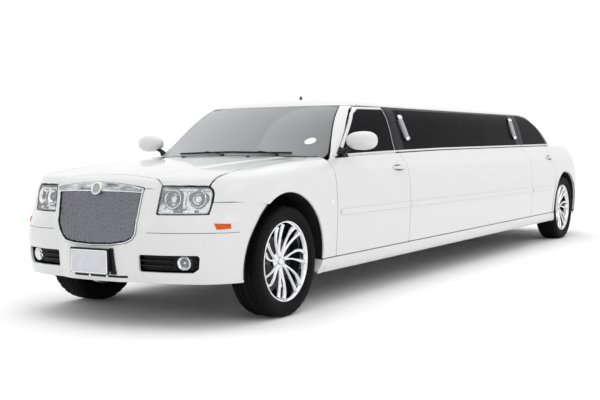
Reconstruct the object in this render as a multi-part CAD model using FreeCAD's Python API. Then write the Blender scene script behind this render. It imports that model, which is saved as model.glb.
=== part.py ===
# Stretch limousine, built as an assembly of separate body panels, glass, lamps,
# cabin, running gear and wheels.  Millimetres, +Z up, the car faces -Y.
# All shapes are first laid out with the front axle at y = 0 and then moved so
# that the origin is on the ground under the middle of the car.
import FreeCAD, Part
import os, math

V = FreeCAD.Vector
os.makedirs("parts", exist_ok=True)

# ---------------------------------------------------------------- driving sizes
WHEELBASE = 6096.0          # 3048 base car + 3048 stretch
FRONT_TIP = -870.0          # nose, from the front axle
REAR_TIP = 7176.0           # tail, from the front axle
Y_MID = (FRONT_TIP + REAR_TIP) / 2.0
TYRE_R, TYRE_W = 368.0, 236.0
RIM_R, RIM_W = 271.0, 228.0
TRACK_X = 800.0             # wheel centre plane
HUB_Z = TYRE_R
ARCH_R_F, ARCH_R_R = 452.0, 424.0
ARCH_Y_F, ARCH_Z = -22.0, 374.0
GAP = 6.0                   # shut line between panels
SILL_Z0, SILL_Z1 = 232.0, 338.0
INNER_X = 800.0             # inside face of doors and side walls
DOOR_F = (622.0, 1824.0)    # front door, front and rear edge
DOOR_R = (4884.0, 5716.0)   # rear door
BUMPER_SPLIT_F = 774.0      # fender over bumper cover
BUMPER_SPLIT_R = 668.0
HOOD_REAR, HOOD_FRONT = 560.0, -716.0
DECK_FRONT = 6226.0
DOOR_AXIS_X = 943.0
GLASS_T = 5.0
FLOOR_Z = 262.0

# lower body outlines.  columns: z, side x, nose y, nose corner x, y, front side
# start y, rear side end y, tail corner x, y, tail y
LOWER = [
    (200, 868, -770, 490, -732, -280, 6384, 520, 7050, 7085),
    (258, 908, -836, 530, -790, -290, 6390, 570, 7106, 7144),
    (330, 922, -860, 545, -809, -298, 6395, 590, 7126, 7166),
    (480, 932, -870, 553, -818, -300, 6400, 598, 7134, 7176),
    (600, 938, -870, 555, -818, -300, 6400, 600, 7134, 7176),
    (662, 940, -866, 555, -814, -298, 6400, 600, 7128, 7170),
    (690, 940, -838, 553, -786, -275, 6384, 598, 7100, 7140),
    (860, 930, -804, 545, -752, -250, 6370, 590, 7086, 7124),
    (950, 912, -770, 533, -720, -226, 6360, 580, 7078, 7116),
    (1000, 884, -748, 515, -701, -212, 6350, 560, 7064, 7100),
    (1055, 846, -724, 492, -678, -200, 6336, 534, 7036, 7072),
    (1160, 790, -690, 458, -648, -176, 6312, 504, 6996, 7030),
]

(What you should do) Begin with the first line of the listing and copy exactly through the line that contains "import os, math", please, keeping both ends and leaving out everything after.

(Full output)
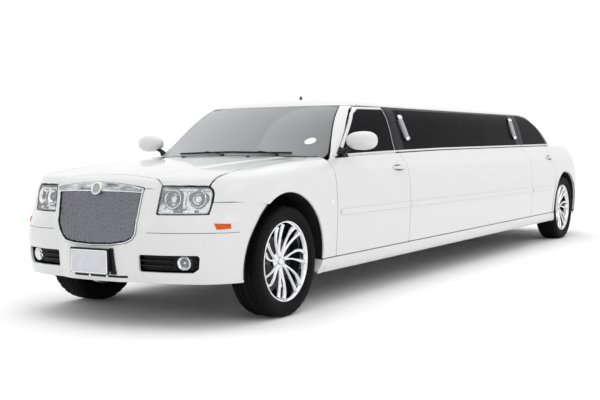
Reconstruct the object in this render as a multi-part CAD model using FreeCAD's Python API. Then write the Blender scene script behind this render. It imports that model, which is saved as model.glb.
=== part.py ===
# Stretch limousine, built as an assembly of separate body panels, glass, lamps,
# cabin, running gear and wheels.  Millimetres, +Z up, the car faces -Y.
# All shapes are first laid out with the front axle at y = 0 and then moved so
# that the origin is on the ground under the middle of the car.
import FreeCAD, Part
import os, math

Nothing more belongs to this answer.